BB: I don't think so. I think that we'll be able to stay with the schedule that we had initially planned on. But certainly there are a lot of details to be worked out, not only at away games but also at home games because there are travel policies and game-day policies that are going to be different there as well. So, we'll deal with those all in time and some of the things that we might have an opportunity to dry run or rehearse or look at, if we can do that, we will. Taking a trip isn't one of them, but there are other game-day policies that we can implement to make sure everybody is comfortable with those going forward. I'd say it's going to be a combination of those things. But in the big picture, I don't think our travel situation will alter too dramatically from what it's been in the past.

Q: Jarrett Stidham appeared to struggle a bit during team period yesterday. How important is it for you in your evaluation of a player to see him return the next day to practice and respond positively to the corrections that were made and take that step forward again to show that he's putting that in the rearview?
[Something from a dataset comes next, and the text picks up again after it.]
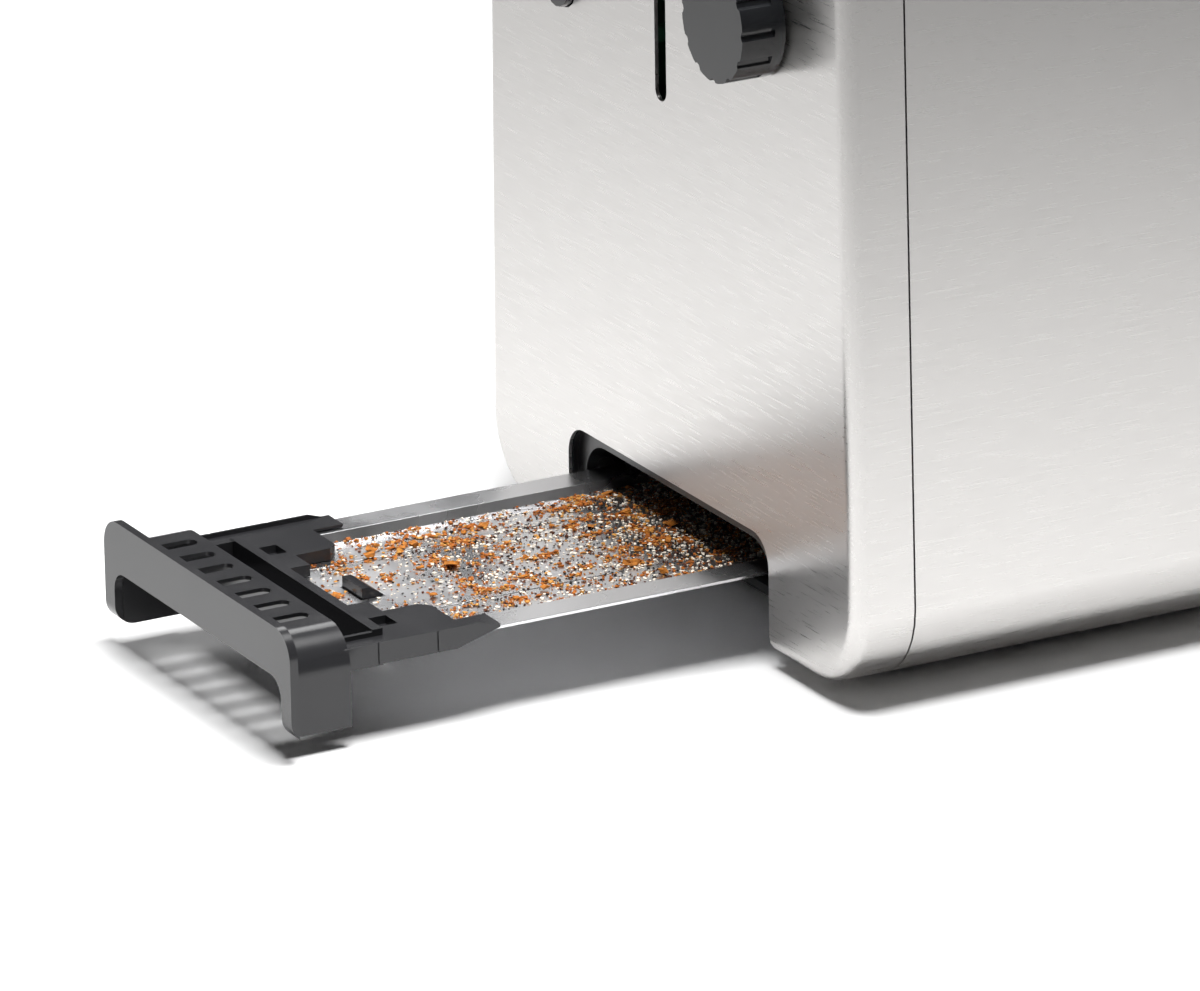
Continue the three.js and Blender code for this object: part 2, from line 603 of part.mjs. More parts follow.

BB: Well, again we talked about this a little bit earlier. I don't think it's really good for us as a coaching staff to over-evaluate an individual play when we have so many plays to work with. Every player makes mistakes out there, every player gets corrected, every player gets coaching points on things that they can do better, differently. I would say ultimately we're going to reach a point where we have to really evaluate what the performance is. I think in the early stages, there's definitely a timing, confidence, anticipation issues that are different from player to player, depending on who they're in there with, and what the play was and how things unfolded and so forth. Sometimes those are mistakes, sometimes they're learning experiences, sometimes it could be mistakes by multiple people involved with a specific part of the play that have to be ironed out. Again, our job is to evaluate the overall performance and progress of the players. I think as we get a little bit further into camp that's easier to do when everybody has done their assignment multiple times in multiple looks and they're confident and they know what they're doing and all that. The first time through for any of us doing anything doesn't go as smoothly as what it does when you've had multiple repetitions at that experience. That's what our job is, that's what we'll evaluate and it's certainly an ongoing one that I think is going to become more important in succeeding days. The first day or two, three, whatever, is not as critical as going forward when you've been through things multiple times.
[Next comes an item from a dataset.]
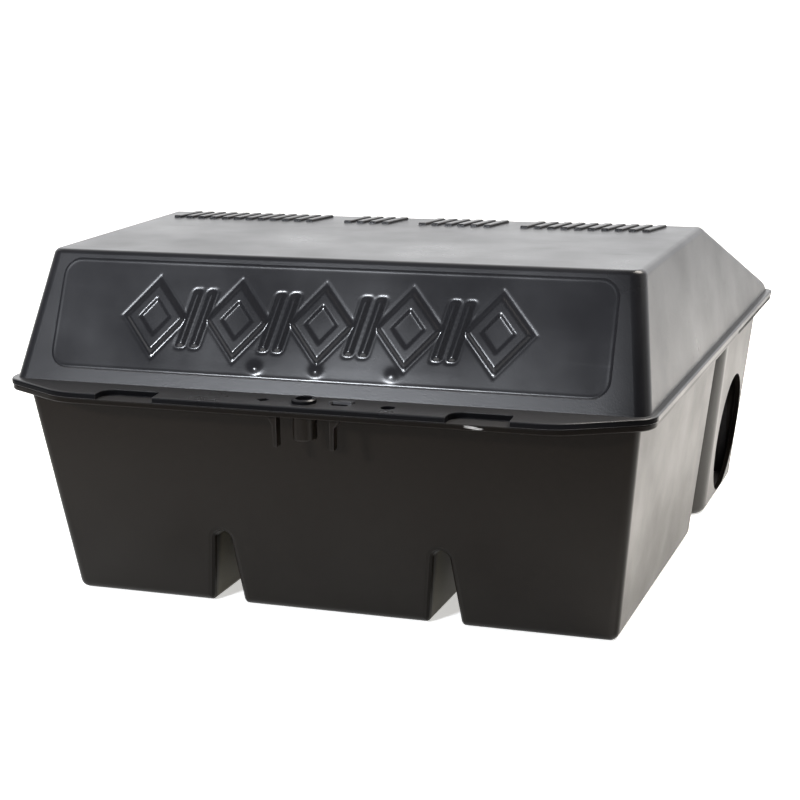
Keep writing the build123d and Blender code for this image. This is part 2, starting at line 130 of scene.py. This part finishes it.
area("back_soft", (0.3, 1.5, 1.5), (0.2, 0.9, 0.0), 2.2, BACK_LIGHT, (1.0, 0.99, 0.97), 1.6)
area("right_soft", (0.46, 0.16, 0.85), (0.40, 0.16, 0.0), 0.5, RIGHT_LIGHT, (1.0, 0.935, 0.86))
area("side_soft", (1.7, 0.2, 0.9), (0.1, 0.1, 0.05), 1.0, SIDE_LIGHT, (1.0, 0.985, 0.96))
area("front_soft", (-0.452, -1.262, 0.600), (-0.015, -0.145, 0.11), 0.17, FRONT_LIGHT, (0.90, 0.935, 1.0), 0.10)


# ---------------------------------------------------------------- materials
def mat_nodes(name):
    m = bpy.data.materials.new(name)
    m.use_nodes = True
    nt = m.node_tree
    return m, nt, nt.nodes["Principled BSDF"]


def N(nt, kind, **props):
    n = nt.nodes.new(kind)
    for k, v in props.items():
        setattr(n, k, v)
    return n


def within(nt, value, low, high, soft):
    # 1 between low and high, fading to 0 over soft
    a = N(nt, "ShaderNodeMapRange")
    a.inputs["From Min"].default_value = low - soft
    a.inputs["From Max"].default_value = low
    nt.links.new(value, a.inputs["Value"])
    b = N(nt, "ShaderNodeMapRange")
    b.inputs["From Min"].default_value = high + soft
    b.inputs["From Max"].default_value = high
    nt.links.new(value, b.inputs["Value"])
    return times(nt, a.outputs["Result"], b.outputs["Result"])


def times(nt, first, *rest):
    for other in rest:
        m = N(nt, "ShaderNodeMath", operation="MULTIPLY")
        nt.links.new(first, m.inputs[0])
        if isinstance(other, float):
            m.inputs[1].default_value = other
        else:
            nt.links.new(other, m.inputs[1])
        first = m.outputs[0]
    return first


def blend(nt, factor, value, to):
    # value faded towards the constant to
    m = N(nt, "ShaderNodeMix", data_type="FLOAT")
    nt.links.new(factor, m.inputs["Factor"])
    if isinstance(value, float):
        m.inputs["A"].default_value = value
    else:
        nt.links.new(value, m.inputs["A"])
    m.inputs["B"].default_value = to
    return m.outputs["Result"]


def plastic(name, colour, rough, grain=0.00035, grain_strength=0.25, wave=0.25, wear=0.35, ior=1.45, dust_and_shade=0.0, nick_and_glint=None,
            edge_shade=None, shelf=None, entrance_shade=None, side_shade=None, recess=None, scuff=0.10, flank=None, gap_shadow_and_channels=None):
    """Moulded polyolefin: fine spark grain, slow waviness of the wall, paler rubbed edges, faint handling scuffs."""
    m, nt, p = mat_nodes(name)
    tc = N(nt, "ShaderNodeTexCoord")
    # grain and waviness in object space
    g = N(nt, "ShaderNodeTexNoise")
    g.inputs["Scale"].default_value = 1.0 / grain / 2.2
    g.inputs["Detail"].default_value = 2.0
    g.inputs["Roughness"].default_value = 0.6
    nt.links.new(tc.outputs["Object"], g.inputs["Vector"])
    w = N(nt, "ShaderNodeTexNoise")
    w.inputs["Scale"].default_value = 14.0
    w.inputs["Detail"].default_value = 1.5
    nt.links.new(tc.outputs["Object"], w.inputs["Vector"])
    b1 = N(nt, "ShaderNodeBump")
    b1.inputs["Strength"].default_value = wave
    b1.inputs["Distance"].default_value = 0.004
    nt.links.new(w.outputs["Fac"], b1.inputs["Height"])
    b2 = N(nt, "ShaderNodeBump")
    b2.inputs["Strength"].default_value = grain_strength
    b2.inputs["Distance"].default_value = 0.0002
    nt.links.new(g.outputs["Fac"], b2.inputs["Height"])
    nt.links.new(b1.outputs["Normal"], b2.inputs["Normal"])
    nt.links.new(b2.outputs["Normal"], p.inputs["Normal"])
    # blotches in the roughness, plus long faint scuffs
    bl = N(nt, "ShaderNodeTexNoise")
    bl.inputs["Scale"].default_value = 22.0
    bl.inputs["Detail"].default_value = 5.0
    nt.links.new(tc.outputs["Object"], bl.inputs["Vector"])
    mp = N(nt, "ShaderNodeMapping")
    mp.inputs["Scale"].default_value = (25, 420, 420)
    mp.inputs["Rotation"].default_value = (0.2, 0.35, 0.5)
    nt.links.new(tc.outputs["Object"], mp.inputs["Vector"])
    sc = N(nt, "ShaderNodeTexNoise")
    sc.inputs["Scale"].default_value = 1.0
    sc.inputs["Detail"].default_value = 2.0
    nt.links.new(mp.outputs["Vector"], sc.inputs["Vector"])
    scr = N(nt, "ShaderNodeMapRange")
    scr.inputs["From Min"].default_value = 0.66
    scr.inputs["From Max"].default_value = 0.78
    scr.inputs["To Min"].default_value = 0.0
    scr.inputs["To Max"].default_value = 1.0
    nt.links.new(sc.outputs["Fac"], scr.inputs["Value"])
    r1 = N(nt, "ShaderNodeMapRange")
    r1.inputs["From Min"].default_value = 0.3
    r1.inputs["From Max"].default_value = 0.7
    r1.inputs["To Min"].default_value = rough - 0.05
    r1.inputs["To Max"].default_value = rough + 0.06
    nt.links.new(bl.outputs["Fac"], r1.inputs["Value"])
    ra = N(nt, "ShaderNodeMath", operation="MULTIPLY_ADD")
    nt.links.new(scr.outputs["Result"], ra.inputs[0])
    ra.inputs[1].default_value = scuff
    nt.links.new(r1.outputs["Result"], ra.inputs[2])
    nt.links.new(ra.outputs[0], p.inputs["Roughness"])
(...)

Q: It's been a few years since we've seen an assistant coach on the team with the defensive coordinator title. What does an assistant coach have to show you to earn that position and that title? What goes into whether or not you name someone the defensive coordinator for a season or not?

BB: Each one of those situations is different and unique. I've been a head coach, I've been a position coach, I've been a coordinator and I've coached on all three units. I would say the focus around here isn't really on titles as much as it is on getting the job done and doing the things that help the team. Whether it's titles like general manager and coordinator and a bunch of other stuff like that, I don't think that those titles necessarily are that important. In some cases there's reasons for doing it or not doing it, but every situation is different. What's more important to us is the overall performance of the team and the person's role in that performance. That's really where our focus is. Not the titles that go next to everybody's name and all that. Sometimes those are, I would say, more confusing than anything else. I think each person knows what their assignments are, what they need to do, what they're responsible for, and that's to me the most important part of all that. I would say that we aren't really all the concerned, I'm not all that concerned, about some of the other things that go with that. Teams that have eight assistant head coaches and three coordinators on each side of the ball and different things and so forth – we're not going to do that.